19. Section 50 of the Code of Civil Procedure, as

rightly pointed out by the petitioner, does not

entitle the Bank to withhold family pension

which, as discussed earlier, is not a component

of the estate of the deceased. Thus, the Bank

cannot go one step further than that

contemplated in Section 60, which is with regard

to attachment of a property in execution of a

decree, before having a proper award or decree

and/or having taken steps under the due

provisions of law for recovery of the amount.

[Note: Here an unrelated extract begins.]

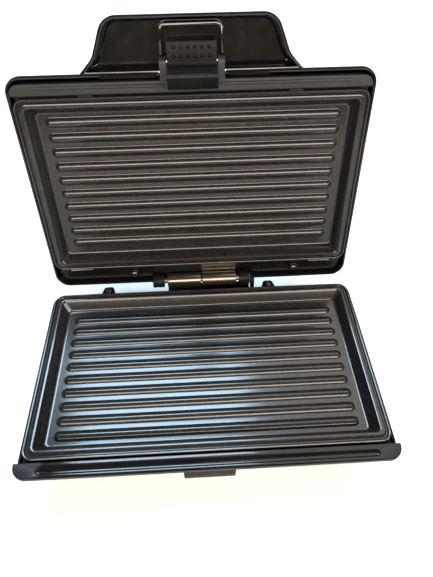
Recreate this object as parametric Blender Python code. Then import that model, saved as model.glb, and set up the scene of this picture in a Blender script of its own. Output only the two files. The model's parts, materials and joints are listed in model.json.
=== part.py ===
"""Two-slice panini press, standing open: two hinged halves, removable ribbed plates and a sprung latch.

Each half has its own frame. x runs along the hinge, y is 0 at the plate's rear rim and falls to the
front, and z is 0 on the plane of the rims. In the base z falls into the housing, and in the closed lid
it rises into the cover. The base frame stands still, and the lid frame turns about the hinge axis.
"""

import math

import bmesh
import bpy
from mathutils import Matrix, Vector

# Driving dimensions, in millimetres unless a name says otherwise.
MM = 0.001
GAP = 0.35

PLATE_HALF_WIDTH = 118.0
PLATE_DEPTH = 133.0
RIM_RADIUS = 7.0
RIM_WIDTH = 5.0
WALL_RUN = 5.4
PAN_DEPTH = 8.4
PLATE_GAUGE = 2.4
SKIRT_DEPTH = 6.0
RIB_COUNT = 10
RIB_PITCH = 10.45
RIB_REAR_Y = -21.0
RIB_HALF_LENGTH = 101.5
RIB_RADIUS = 3.3
RIB_PROUD = 2.0
PLATE_CLEARANCE = 0.2

RIM_HEIGHT = 46.0
HINGE_Y = 12.7
HINGE_Z = -2.0
OPENING_DEG = 103.2
KNUCKLE_RADIUS = 5.75
PIN_RADIUS = 2.4
PIN_CLEARANCE = 0.06
# where each knuckle and each cheek of the hinge starts and ends along x
BASE_BARREL = (-28.2, -0.5)
BASE_CHEEK = (31.2, 39.6)
LID_BARREL = (0.4, 28.6)
LID_CHEEK = (-40.2, -31.0)
# near and far side of each leaf's strip in z, and its front and rear edges in y
LEAF_BASE = (8.9, 11.2, -1.4, 14.6)
LEAF_LID = (4.1, 6.2, 1.2, 13.9)
# the moulded guard at the right of the hinge, in y and z
CABLE_GUARD_X = 40.5
CABLE_GUARD_WIDTH = 3.2
CABLE_GUARD_PROFILE = [(7.2, -11.2), (16.4, -8.4), (16.4, -0.4), (13.0, 1.6), (9.0, 1.6), (6.6, -3.6)]

DECK_HALF_WIDTH = 121.7
DECK_REAR_Y = -134.3
DECK_FRONT_Y = -144.6
DECK_TOP_Z = -0.4
DECK_UNDER_Z = -3.6
GROOVE_Y = -140.0
GROOVE_HALF_WIDTH = 2.0
GROOVE_HALF_LENGTH = 107.0
GROOVE_DEPTH = 1.8

HOUSING_GAUGE = 2.2
HOUSING_TOP_Z = -3.95
HOUSING_BOTTOM_Z = -41.0
FOOT_RADIUS = 8.0
FOOT_X = 92.0
FOOT_FRONT_Y = -112.0
FOOT_REAR_Y = -7.0
REAR_LUG_X = (-77.0, 55.0)
REAR_LUG_TOP_Z = -4.4
LEDGE_DEPTH = 6.55
LEDGE_UNDER = 8.5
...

20. In view of the above observations, the Bank acted

without jurisdiction and de hors its authority in

withholding the family pension of the petitioner

on account of previous loans allegedly taken by

the petitioner's husband. In the event the Bank

is of the opinion that there were such

outstanding loans, the Bank is required to make

a claim in due process of law from the petitioner,

giving a right and opportunity of

representation/hearing and/or payment to the

petitioner and only thereafter can take due steps

in accordance with law in that regard. The

modus operandi adopted by the Bank in the

present case, however, is not acceptable to law or

judicial scrutiny.

21. Accordingly, WPA No. 20666 of 2023 is allowed,

thereby directing the Bank to disburse all due

family pension to the petitioner and to go on

paying such family pension to the petitioner

irrespective of the claims of the Bank in respect

of alleged dues of the husband of the petitioner

regarding pension etc.

22. However, nothing in this order shall preclude the

respondent-Bank from taking due steps in

accordance with law for recovery of the amounts

claimed by the Bank in lieu of the outstanding

dues left by the petitioner's husband. If such

proceedings are taken out by the Bank, the same

will continue without being prejudiced in any

manner by any of the observations made herein.

23. There will be no order as to costs.

24. Urgent photostat certified copies of this order, if

applied for, be made available to the parties upon

compliance with the requisite formalities.